Legal Times has a chilling interview with a former Department of Justice Attorney, Daniel Metcalfe, who retired in January. Metcalfe's observations show what can happen when politics rule supreme, and the damage that can be done by a real estate lawyer turned presidential lackey.
Metcalfe explains that he had worked in the Department since 1971, under "more than a dozen attorneys general, including Ed Meese as well as John Mitchell, and I used to think that they had politicized the department more than anyone could or should. But nothing compares to the past two years under Alberto Gonzales."
He continues:
Ashcroft's Justice Department appointees, with few exceptions, were not the type of people who caused you to wonder what they were doing there. They might not have been firm believers in the importance of government, but generally speaking, there was a very respectable level of competence (in some instances even exceptionally so) and a relatively strong dedication to quality government....
[M]ost significantly for present purposes, there was an almost immediate influx of young political aides beginning in the first half of 2005 (e.g., counsels to the AG, associate deputy attorneys general, deputy associate attorneys general, and deputy assistant attorneys general) whose inexperience in the processes of government was surpassed only by their evident disdain for it....
[T]he process of agency functioning, however, became dramatically different almost immediately after Gonzales arrived. No longer was emphasis placed on accomplishing something with the highest-quality product in a timely fashion; rather, it became a matter of making sure that a "consensus" was achieved, regardless of how long that might take and with little or no concern that quality would suffer in such a "lowest common denominator" environment. And heaven help anyone, career or noncareer employee, if that "consensus" did not include whatever someone in the White House might think about something, be it large, small or medium-sized....
It is clear by now that the department -- and, perhaps more than anyone, Deputy Attorney General Paul McNulty -- was grossly disserved and betrayed by the relatively young aides who participated in that "consensus process" from its very beginning. To those who know the players involved, it's not hard to see how frictions could develop between such high-level Main Justice staffers and the U.S. Attorneys whom they attempted to "oversee."...
Does this mean that at least some of the eight replaced U.S. Attorneys made the list because they failed to get along in a sufficiently deferential fashion with such Main Justice appointees? I'd certainly bet the oldest of my two cars on it, perhaps even the newer one, based upon what I've seen over the years and what I've read in e-mail form more recently. And it surely follows from everything else I've observed that in such a situation, even with the presumed cover of "consensus" decision-making, such appointed aides would scramble mightily, in the most derisive of terms (captured only partially on the disclosed e-mails), to castigate the U.S. Attorney victims of their management inexperience, lest they themselves be held to blame.
And that then, with little sense (of irony or otherwise), they would proceed to publicly tarnish the reputations of several U.S. Attorneys while in the next breath redacting records based on an asserted need to "protect their (i.e., the U.S. Attorneys') privacy." Even putting such callousness and privacy violations aside, and moving swiftly past the image that they "eat their young," it is painfully clear that these political aides got carried away again and again....

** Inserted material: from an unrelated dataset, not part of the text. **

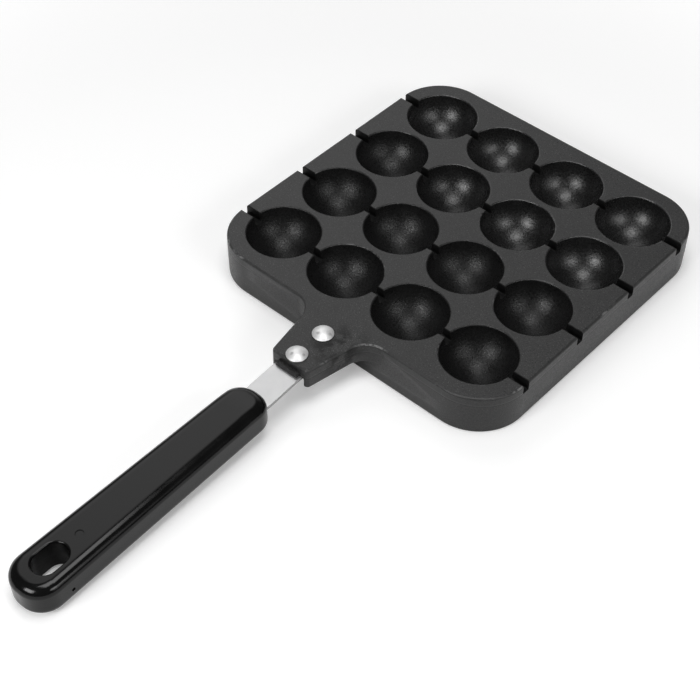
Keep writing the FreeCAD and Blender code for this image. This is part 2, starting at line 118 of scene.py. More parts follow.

You have to remember that this is a Cabinet department that, for good reason, prides itself on the high-quality administration of justice, regardless of who is in the White House.... But that strong tradition of independence over the previous 30 years was shattered in 2005 with the arrival of the White House counsel as a second-term AG. All sworn assurances to the contrary notwithstanding, it was as if the White House and Justice Department now were artificially tied at the hip -- through their public affairs, legislative affairs and legal policy offices, for example, as well as where you ordinarily would expect such a connection (i.e., Justice's Office of Legal Counsel). I attended many meetings in which this total lack of distance became quite clear, as if the current crop of political appointees in those offices weren't even aware of the important administration-of-justice principles that they were trampling.
This matters greatly to Justice Department employees of my generation. They are now the senior career cadre there, with the high-grade institutional knowledge that carries the department from one administration to the next, and when they see a new attorney general come from the White House Counsel's Office with a wave of young "Bushies" in tow and find their worst expectations quickly met, they just as quickly lose respect for nearly all of the department's political leadership, not to mention that leadership's "policy concerns." That respect is a vital thing, as fragile as it is essential, and now it's gone.
There's a great deal more to the interview from this career public servant who has seen everything he worked for over 30 years upended, but these excerpts on the extreme politicization of the department by poorly qualified Bush sycophants underline precisely why Alberto Gonzales should never have been confirmed Attorney General. And why he should be removed from that office now.